An undersupply of detached dwellings is reflected in the increasing price differential between houses and medium and higher-density dwellings. 

Would an increase in greenfields development, if accompanied by substantial employment and well served by transport, facilities and services, widen housing choice and better meet housing preferences? Can such environments be delivered and, if so, at what cost? 

Does infill improve housing affordability?

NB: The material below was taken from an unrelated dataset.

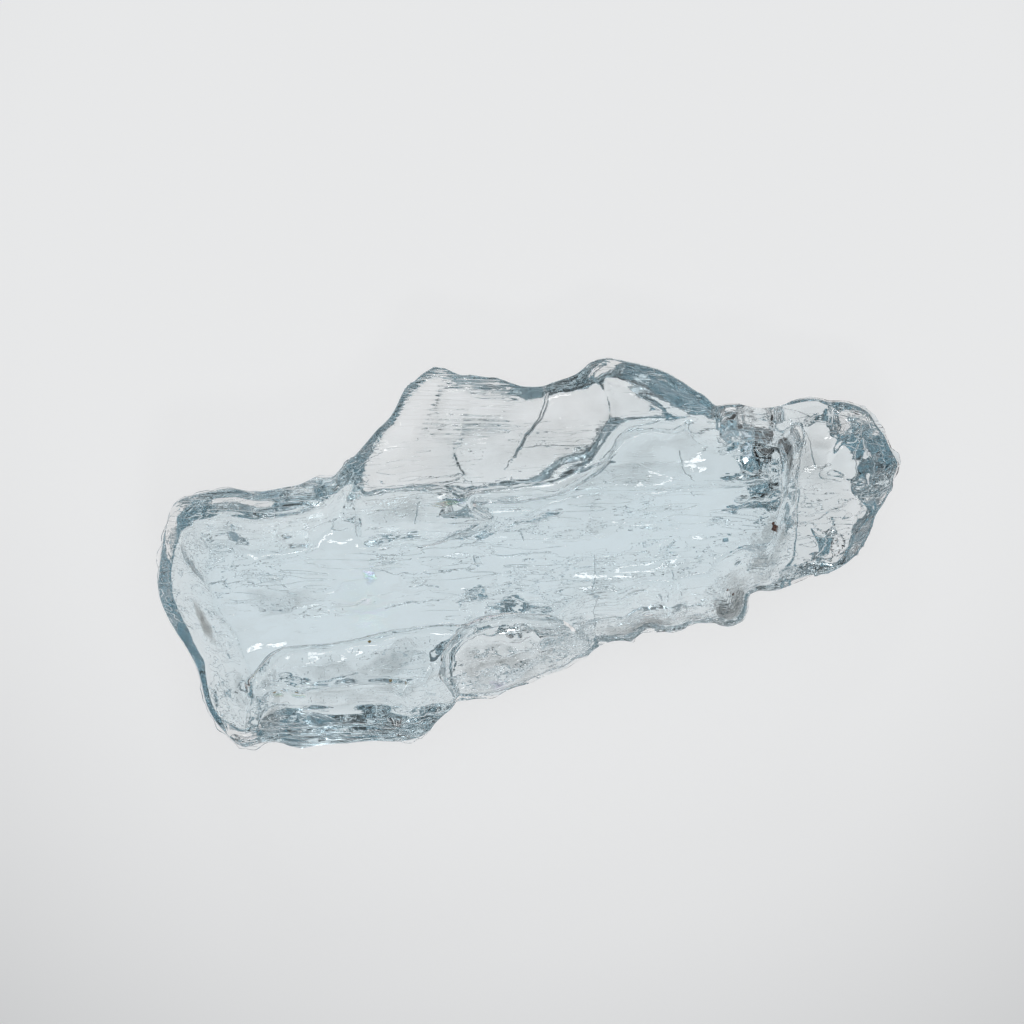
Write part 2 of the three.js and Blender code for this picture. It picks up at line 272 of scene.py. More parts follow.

The government’s assessment of the likely impact of allowing a secondary dwelling of up to 120sqm on blocks of more than 800sqm found the price of the additional dwelling would be well in excess of a million dollars in areas with good accessibility. 

The beneficiaries of the policy would be existing land owners and households able to afford the dwellings created with many households having no choice but to occupy dwellings unsuited to their needs.

The community acceptability of redevelopments and the supply of social housing need to increase if housing inequality is to be reduced. 

Redevelopments (including apartments given their greater affordability) need to be designed to better meet the requirements of occupants (especially the number of bedrooms, storage, privacy, orientation and communal open space) and to minimise negative development impacts. 

The essential question for the government is what can be done to ensure Canberra’s housing supply better meets the needs of all households in terms of design, affordability and location? Getting the right homes in the right place is no simple task.

Mike Quirk is a former NCDC and ACT government planner.